Recovering mediation space

From George Modelski in 1964 to William Zartman in the 1990s, and a wide range of others who have followed in their wake, scholars have attempted to show how and why the international community can play a unique role in bringing civil wars to a negotiated settlement. Together with the lessons learned from the post-Cold War peacemaking experience, this heritage was nearly lost to policy circles in the decade following 9/11. 

The fundamental premises of negotiated settlements – dialogue with insurgencies and recognition of their grievances – were anathema to the international counter-terrorist consensus. Countries that would have been active Friends of peace processes a few years earlier instead championed the establishment of “terrorist lists”. So did the UN, which should have known better based on its extensive experience with peacemaking in the 1990s. The retreat from the ethos of negotiations went so far as to lead Charles King to conclude in 2007 (under the telling sub-heading Returning to Victory?) that “the moment when policymakers worked at quelling wars – rather than just taking sides in them – may well have passed”.

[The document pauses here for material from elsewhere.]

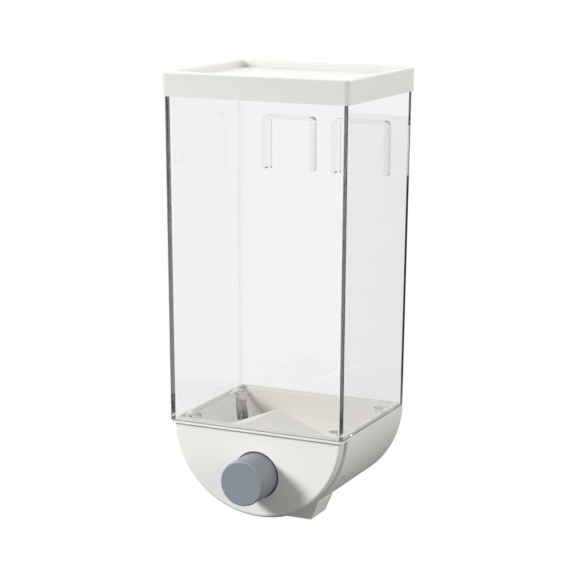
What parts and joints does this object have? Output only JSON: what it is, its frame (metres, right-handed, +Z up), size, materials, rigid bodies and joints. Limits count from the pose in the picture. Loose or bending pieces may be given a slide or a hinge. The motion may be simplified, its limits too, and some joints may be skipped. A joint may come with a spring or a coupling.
{
  "type": "cereal dispenser",
  "caption": "Wall-hung dry food dispenser: clear tapered box with a lift-off lid, over a half-round base with a push button and a spout.",
  "frame": {"origin": "the point on the wall midway between the two hanging rails, at half their height", "axes": "+Z up, -Y out of the wall towards the user, +X to the user's right"},
  "size_m": [0.1022, 0.1031, 0.2324],
  "materials": {
    "clear_plastic": "clear polished",
    "white_plastic": "satin off-white",
    "hopper_plastic": "satin warm off-white",
    "grey_plastic": "satin blue-grey",
    "gate_plastic": "natural white",
    "seal": "translucent silicone",
    "screw_steel": "zinc plated",
    "spring_steel": "bright"
  },
  "bodies": {
    "dispenser": {"container": "clear_plastic", "base_housing": "white_plastic", "front_panel": "white_plastic", "hopper": "hopper_plastic", "spout_chute": "white_plastic", "leg_screws": "screw_steel", "panel_screws": "screw_steel", "spout_screws": "screw_steel", "return_spring": "spring_steel"},
    "button": {"push_button": "grey_plastic", "button_screw": "screw_steel", "gate_slider": "gate_plastic"},
    "lid": {"lid": "white_plastic", "lid_seal": "seal"}
  },
  "joints": [
    {"name": "button_press", "type": "slide", "parent": "dispenser", "child": "button", "axis": [0, 1, 0], "range_m": [0, 0.014], "stiffness_N_per_m": 250, "springref_m": -0.006, "deforming": ["return_spring"]},
    {"name": "lid_lift", "type": "slide", "parent": "dispenser", "child": "lid", "axis": [0, 0, 1], "range_m": [0, 0.03]}
  ]
}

With the failure of the military option in Afghanistan and the dubious outcome of military interventions elsewhere, the counter-insurgency discourse appears to be losing its ascendency and the principles of peacemaking are making a comeback. If the international community is ripe again for a constructive involvement in ending civil wars, if the situation in Syria, Afghanistan and elsewhere requires it, it would be a dramatic disservice to peacemaking if the mediation community – in governments, international organisations and NGOs – now at liberty to engage, should allow itself to be constrained, no longer by international opposition to negotiations, but by well-meaning but ill-founded prescriptions for international legitimacy.